- Parent school: Baker College
- Established: Fall 2011
- School type: Private online law school
- Dean: Steven Hoffman
- Location: Newport Beach, CA, US
- Bar pass rate: 53.8% (total first-time takers, 2016-2022)
- Website: www.stfrancislaw.com

= St. Francis School of Law =

Online law school in California, US

The St. Francis School of Law is an online law school based in Newport Beach, California, founded in 2011. Upon completion of the four year part-time program, students earn a Juris Doctor degree (J.D.). The program utilizes live online classes taught by professors with legal practice experience. It is registered as a distance learning law school with the State Bar of California. The school was purchased by Baker College in 2013.

==Degrees offered==
A Juris Doctor (J.D.) law degree is currently the only degree offered. The online J.D. program is a four-year program in which students must complete 48 to 52 weeks of instruction each year. Students who complete St. Francis' online J.D. program will have met the legal education requirement of the State Bar of California and may apply for admission to the State Bar of California to practice law.

==Accreditation==
St.

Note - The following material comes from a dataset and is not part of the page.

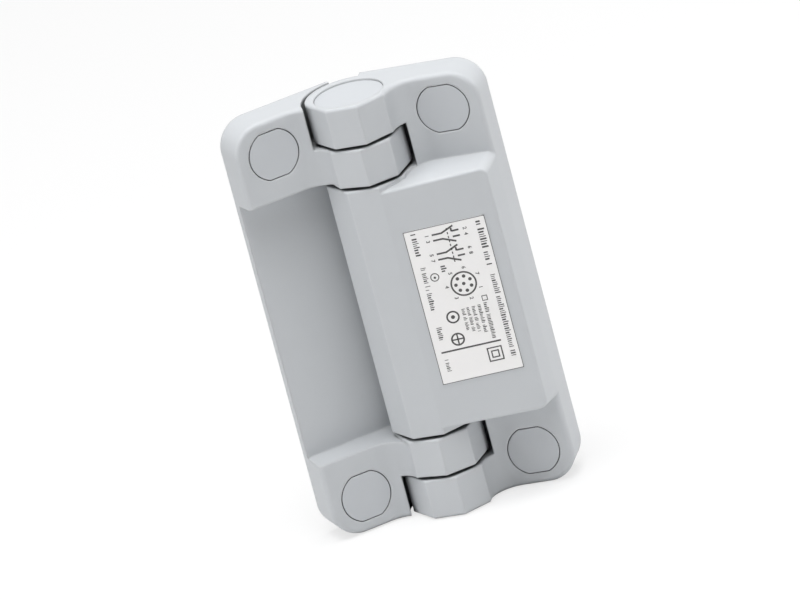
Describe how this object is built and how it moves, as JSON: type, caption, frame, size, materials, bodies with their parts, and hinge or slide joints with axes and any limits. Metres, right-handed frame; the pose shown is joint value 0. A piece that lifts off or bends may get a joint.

Francis is approved by the Committee of Bar Examiners of the State Bar of California, thus allowing graduating students to take the California Bar Exam. It is not accredited by the American Bar Association; as a result, graduates are generally not qualified to take the bar exam and practice outside of California.

== Bar passage ==
As of 2022, 67% of St. Francis students who had graduated in the past five years had passed the California bar exam. This exceeds the 40% minimum rate for California accredited law schools, but is below the 75% require for ABA approved law schools. Due to the small number of St. Francis graduates taking the bar exam, statistics on St. Francis graduates' performance on individual exams are not published by the California state bar. According to statistics published by St. Francis itself, the first-time pass rate for St. Francis graduates who took the bar exam between July 2016 and July 2022 was 53.8% (21 of 39 takers).

==Faculty==
St. Francis' faculty members are practicing attorneys with professional and teaching experience.

==Student population==
As quoted in a U.S. News & World Report article about online law schools, former dean Peter Young said St. Francis focuses on "entrepreneurs, working professionals and those considering a career change." Since 2014, St. Francis has expanded the original mission of focusing on working professionals by updating curriculum, course content, and the classroom structure to cater to those that do want to practice law.

==Tuition==
St. Francis' tuition is $13,000, not inclusive of books and other expenses. The total for tuition and books for the four-year program is approximately $57,000.